Extract all lines containing "Blender".

**Supplied data**
----------
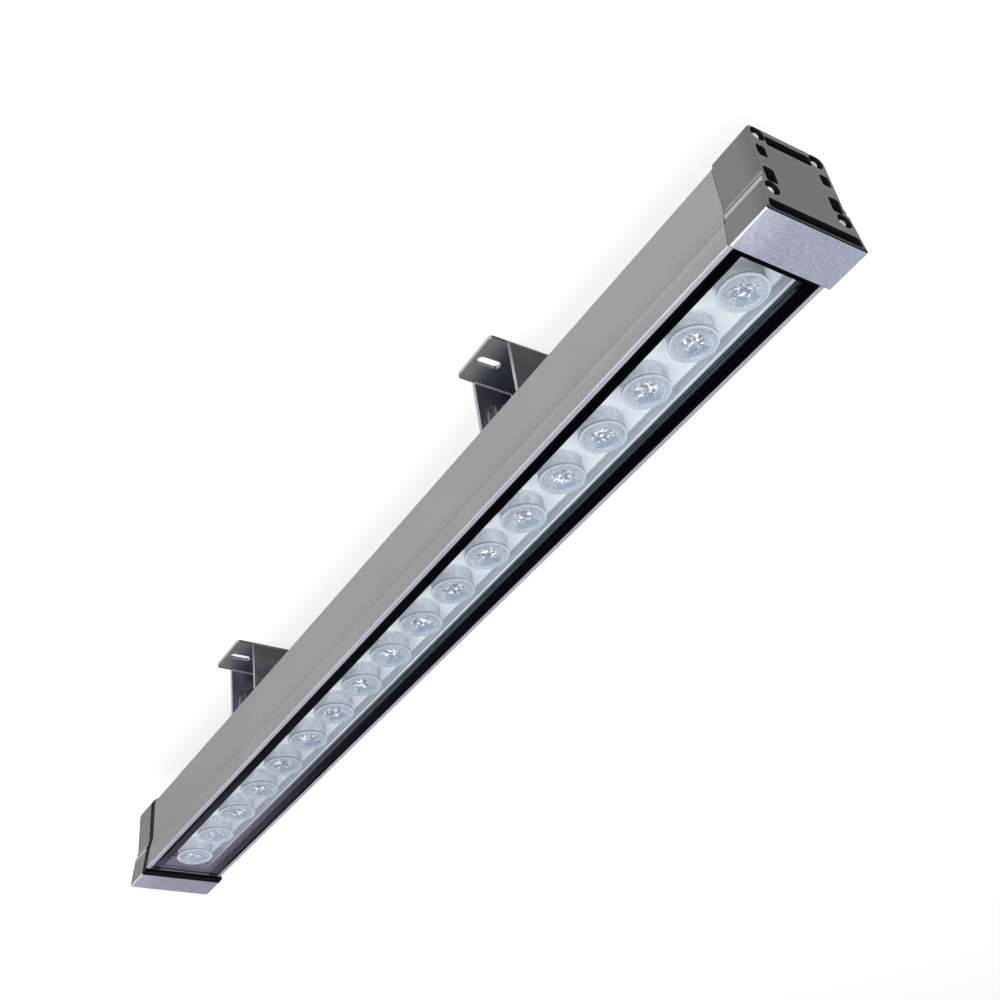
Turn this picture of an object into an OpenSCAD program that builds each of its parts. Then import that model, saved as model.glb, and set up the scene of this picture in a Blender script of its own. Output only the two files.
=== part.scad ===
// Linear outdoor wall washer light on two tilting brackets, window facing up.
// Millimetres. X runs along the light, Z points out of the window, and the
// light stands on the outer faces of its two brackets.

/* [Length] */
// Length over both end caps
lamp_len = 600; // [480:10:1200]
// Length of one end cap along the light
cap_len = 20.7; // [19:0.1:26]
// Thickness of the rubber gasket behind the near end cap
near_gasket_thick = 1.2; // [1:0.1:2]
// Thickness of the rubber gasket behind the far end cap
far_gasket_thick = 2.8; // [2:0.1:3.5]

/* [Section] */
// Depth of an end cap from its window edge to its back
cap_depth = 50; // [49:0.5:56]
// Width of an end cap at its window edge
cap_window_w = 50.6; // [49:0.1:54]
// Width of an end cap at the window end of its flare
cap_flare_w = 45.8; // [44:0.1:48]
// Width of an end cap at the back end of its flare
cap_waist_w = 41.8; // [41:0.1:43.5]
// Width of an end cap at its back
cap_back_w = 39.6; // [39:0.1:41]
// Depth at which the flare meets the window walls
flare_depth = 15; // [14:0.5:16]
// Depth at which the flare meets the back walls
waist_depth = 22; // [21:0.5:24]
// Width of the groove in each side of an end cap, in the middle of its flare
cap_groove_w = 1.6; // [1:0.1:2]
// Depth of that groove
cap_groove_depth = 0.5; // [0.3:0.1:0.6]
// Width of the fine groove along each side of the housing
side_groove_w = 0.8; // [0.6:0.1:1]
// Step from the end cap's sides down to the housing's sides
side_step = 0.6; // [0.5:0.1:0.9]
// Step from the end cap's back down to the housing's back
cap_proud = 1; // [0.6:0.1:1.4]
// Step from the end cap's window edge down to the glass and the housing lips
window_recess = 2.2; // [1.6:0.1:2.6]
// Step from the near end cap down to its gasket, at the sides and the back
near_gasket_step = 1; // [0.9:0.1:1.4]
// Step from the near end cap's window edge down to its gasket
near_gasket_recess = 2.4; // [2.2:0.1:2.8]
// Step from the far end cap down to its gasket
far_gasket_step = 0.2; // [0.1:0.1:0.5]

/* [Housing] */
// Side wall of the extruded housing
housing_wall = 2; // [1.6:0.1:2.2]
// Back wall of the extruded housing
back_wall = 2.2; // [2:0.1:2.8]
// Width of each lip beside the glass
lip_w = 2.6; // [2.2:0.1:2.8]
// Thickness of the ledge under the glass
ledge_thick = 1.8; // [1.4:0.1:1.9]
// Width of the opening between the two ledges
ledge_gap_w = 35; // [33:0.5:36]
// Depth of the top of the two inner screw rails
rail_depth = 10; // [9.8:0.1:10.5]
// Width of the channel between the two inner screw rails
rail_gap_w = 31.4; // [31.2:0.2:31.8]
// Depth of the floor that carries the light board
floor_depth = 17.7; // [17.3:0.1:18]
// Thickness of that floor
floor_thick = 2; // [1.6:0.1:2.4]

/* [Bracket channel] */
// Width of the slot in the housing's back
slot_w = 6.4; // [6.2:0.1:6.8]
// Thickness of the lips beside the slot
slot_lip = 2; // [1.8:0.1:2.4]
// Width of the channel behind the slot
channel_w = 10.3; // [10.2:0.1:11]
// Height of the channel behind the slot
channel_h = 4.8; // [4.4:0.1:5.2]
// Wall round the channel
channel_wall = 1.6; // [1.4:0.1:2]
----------
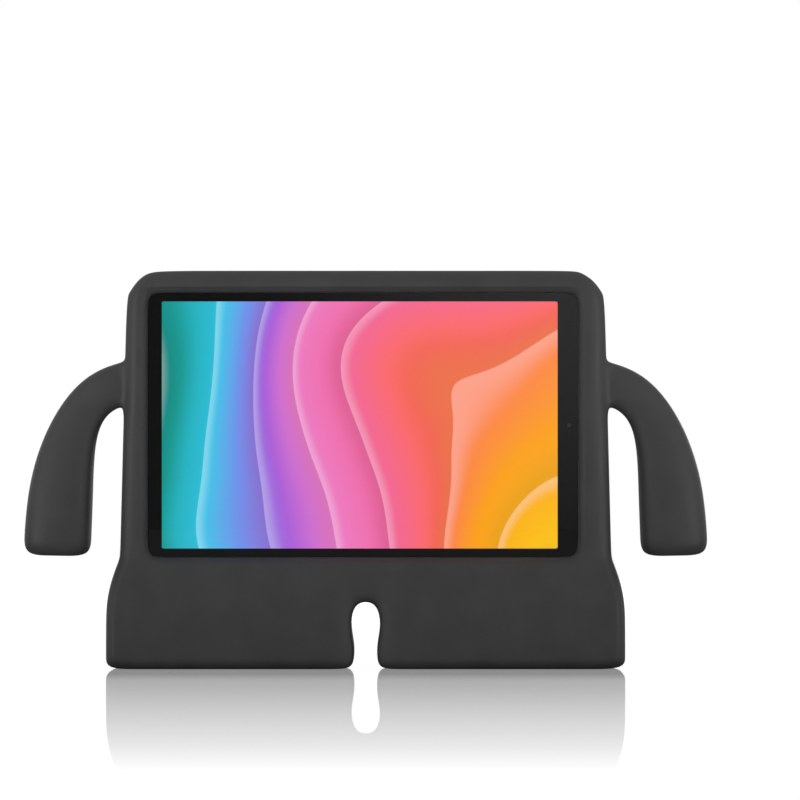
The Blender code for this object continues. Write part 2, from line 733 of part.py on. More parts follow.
----------
**Result of this exercise**
Turn this picture of an object into an OpenSCAD program that builds each of its parts. Then import that model, saved as model.glb, and set up the scene of this picture in a Blender script of its own. Output only the two files.
The Blender code for this object continues. Write part 2, from line 733 of part.py on. More parts follow.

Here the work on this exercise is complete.